Richard Wolf, MD, served as the Con’s medical director during World War II and then later went into the field of child psychiatry, sharing his expertise with the children living under these extraordinary circumstances.
Louise Rauh, MD, managed the rheumatic fever and cardiac patients at a time when treatment was mostly palliative.
Aaron Perlman, MD, began serving as attending physician at the Con in 1951 and became director of Pediatric Orthopaedics in 1965. The Cerebral Palsy Clinic that he founded in 1950 evolved into United Cerebral Palsy.
Joseph Levinson, MD, started consulting on pediatric rheumatology cases at the Con in 1956 and would go on to found the Special Treatment Center for JRA there in the early 1960s.

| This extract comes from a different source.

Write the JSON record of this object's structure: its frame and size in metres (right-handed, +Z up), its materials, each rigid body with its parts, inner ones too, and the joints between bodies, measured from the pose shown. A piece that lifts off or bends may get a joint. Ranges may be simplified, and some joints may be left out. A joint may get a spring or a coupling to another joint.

Joseph Ghory, MD, Cincinnati’s first pediatric allergist, became medical director of the Con in 1961. For years he and his colleagues ran a novel intensive inpatient management program for chronic asthmatics, which included medication protocols, breathing exercises and physical conditioning, and – unique for its time – an air-conditioned environment. Aminophylline suppositories, epinephrine injections, Isuprel inhalations and oral steroids were the only treatments available back then.
By the 1960s, innovations in medical and surgical care had resulted in a change in the profile of patients requiring convalescent services. Rheumatic fever, tuberculosis, and polio cases were declining. However, improved survival of premature infants had created a host of new conditions: broncho-pulmonary dysplasia, failure to thrive, severe perinatal brain damage. The Con also started evaluating and actually treating children with developmental and behavior disorders, who in the past may have been merely institutionalized and forgotten.
At this same time, serious discussion was taking place about relocating the Con to the Children’s Hospital campus, as well as formalizing the relationship between these two institutions and other related and emerging community health services: United Cerebral Palsy; the Special Treatment Center for Juvenile Arthritis, the Children’s Dental Care Foundation, and The Adolescent Clinic. In December 1973, the Pavilion (now Location E), opened, uniting all of these services, including the Convalescent Hospital, under one roof. This was the birth of Cincinnati Children’s Hospital Medical Center.
The Convalescent Hospital for Children has continued to support the care of chronically ill children, many of whom now suffer from behavioral disorders and mental illness, and are managed at the College Hill Campus. How that came about – well, that’s another story!